Tabii bir de şu var: Türk usulü İslam anlayışı yaratmak bir zaruret midir? Bence değildir, ancak bu kadar milliyetçi, üstelik aralarında zekası ve birikimine güvendiğim insanlar da var; bunu bir gereklilik olarak görüyorsa kafa yormak gerekir. Dini bireyselleştirmek ve kamusal alandaki bütün tezahürlerini engellemek benim sunduğum çözüm – fakat böyle olmayacaksa dinin teolojik alandan kurtarılıp bir kültürel motif olarak yaşamın içinde zararsızlaştırılmasının yollarını aramak karşı çıkılası bir çaba değil.

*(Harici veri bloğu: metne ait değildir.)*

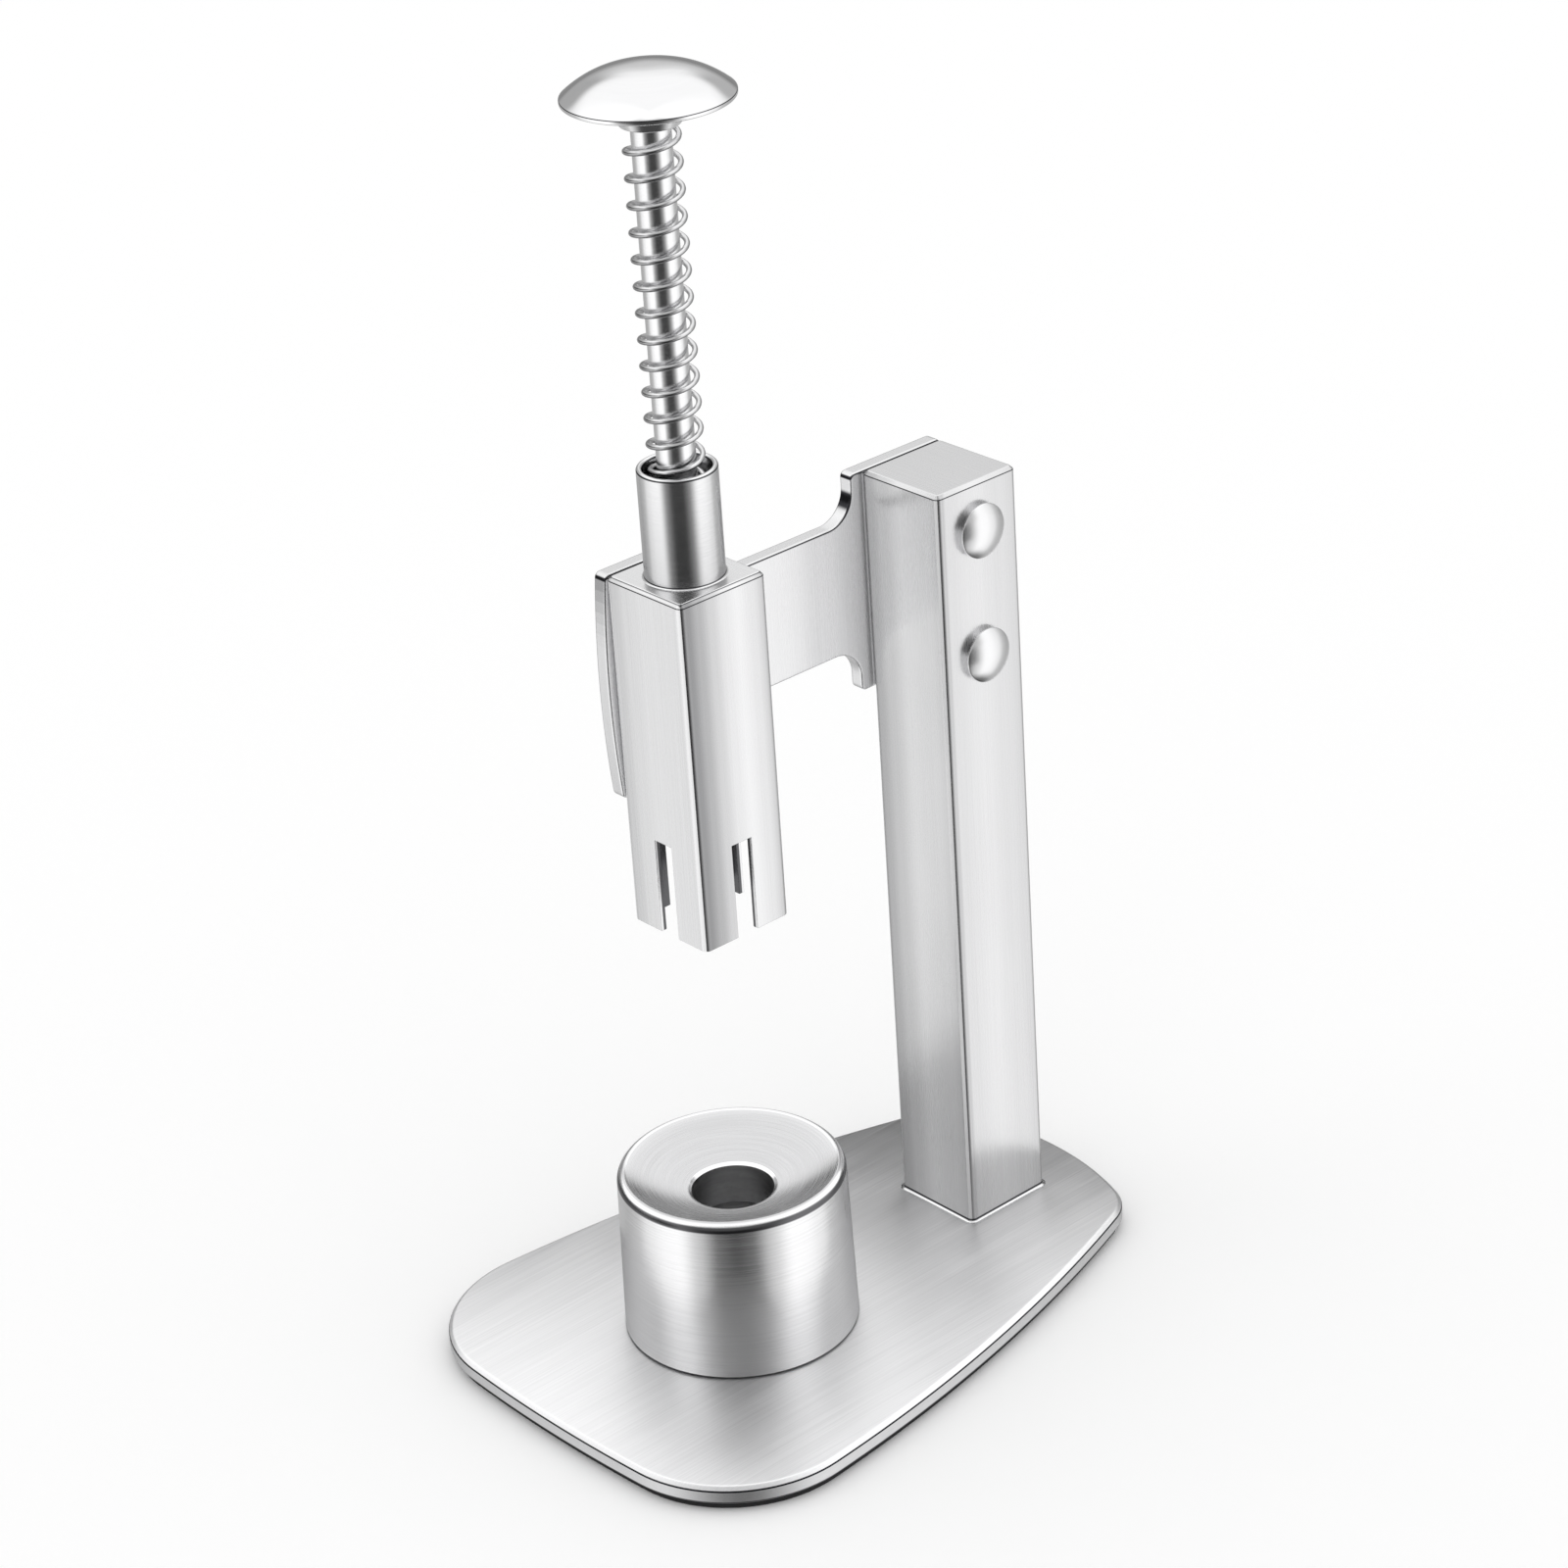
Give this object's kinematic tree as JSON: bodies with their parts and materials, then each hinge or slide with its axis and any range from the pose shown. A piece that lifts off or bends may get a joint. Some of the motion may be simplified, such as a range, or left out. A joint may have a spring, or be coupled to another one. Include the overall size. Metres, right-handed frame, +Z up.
{
  "type": "cherry pitter",
  "caption": "Free-standing push-plunger cherry pitter with a slotted square head, a side arm on a square post, a dished seat and a bowed base plate.",
  "frame": {"origin": "on the plunger's axis, at the underside of the sole that the pitter stands on", "axes": "+Z up along the plunger, +Y from the plunger towards the post, +X towards the side of the post with the dome heads; the front edge is on -Y"},
  "size_m": [0.096, 0.1314, 0.2519],
  "materials": {
    "brushed_plate": "stainless steel brushed along the plate",
    "brushed_tube": "stainless steel brushed along the tube",
    "turned_steel": "stainless steel with fine turning marks and a polished dish",
    "polished_steel": "polished stainless steel",
    "spring_wire": "bright drawn spring wire",
    "plain_steel": "plain turned steel",
    "bush_plastic": "natural acetal",
    "sole_rubber": "matt anti-slip sheet"
  },
  "bodies": {
    "stand": {"sole_pad": "sole_rubber", "base_plate": "brushed_plate", "post_tube": "brushed_tube", "post_end_plate": "brushed_tube", "post_foot_plug": "plain_steel", "post_foot_screws": "plain_steel", "seat_spigot": "plain_steel", "spigot_screw": "plain_steel", "arm_plate": "brushed_plate", "dome_sleeve_nuts": "polished_steel", "arm_screws": "polished_steel", "head_screws": "polished_steel", "head_threaded_strip": "plain_steel", "head_tube": "brushed_tube", "head_end_plate": "brushed_tube", "guide_tube": "polished_steel", "guide_bush": "bush_plastic", "return_spring": "spring_wire"},
    "plunger": {"plunger_rod": "polished_steel", "punch": "polished_steel", "stop_washer": "plain_steel", "retaining_clip": "plain_steel", "cap_collar": "polished_steel", "push_cap": "polished_steel"},
    "seat": {"fruit_seat": "turned_steel"}
  },
  "joints": [
    {"name": "press", "type": "slide", "parent": "stand", "child": "plunger", "axis": [0, 0, -1], "range_m": [0, 0.061], "stiffness_N_per_m": 790, "springref_m": -0.01, "deforming": ["return_spring"]},
    {"name": "seat_lift", "type": "slide", "parent": "stand", "child": "seat", "axis": [0, 0, 1], "range_m": [0, 0.04]}
  ]
}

Öncüllerimizden Ziya Gökalp’ı çokları “İslamlaşmak” dediği için İslamcı zannederler, oysa Gökalp en katı laiklerin dahi cesaret edemeyeceği bir yaklaşımla bakar İslam’a: Onu araçlaştırır. Bugün böyle bir araca ihtiyacımız var mı sorusuna benim cevabım menfi – ancak varsa, tozlu raflarda Mezopotamya şartlarında gelişmiş öncüllerden çekirdek arayacağımıza bir tür mutant Alevilik üzerinde yoğunlaşmak daha makul geliyor. Türkçe ibadet edilen, Türkçe ritüeller uygulanan ve formuyla Türk kültürünün/edebiyatının estetik motiflerini işleyip benimseten bir dini akım halihazırda var ancak Alevileri hep seviyor, hiç ciddiye almıyoruz.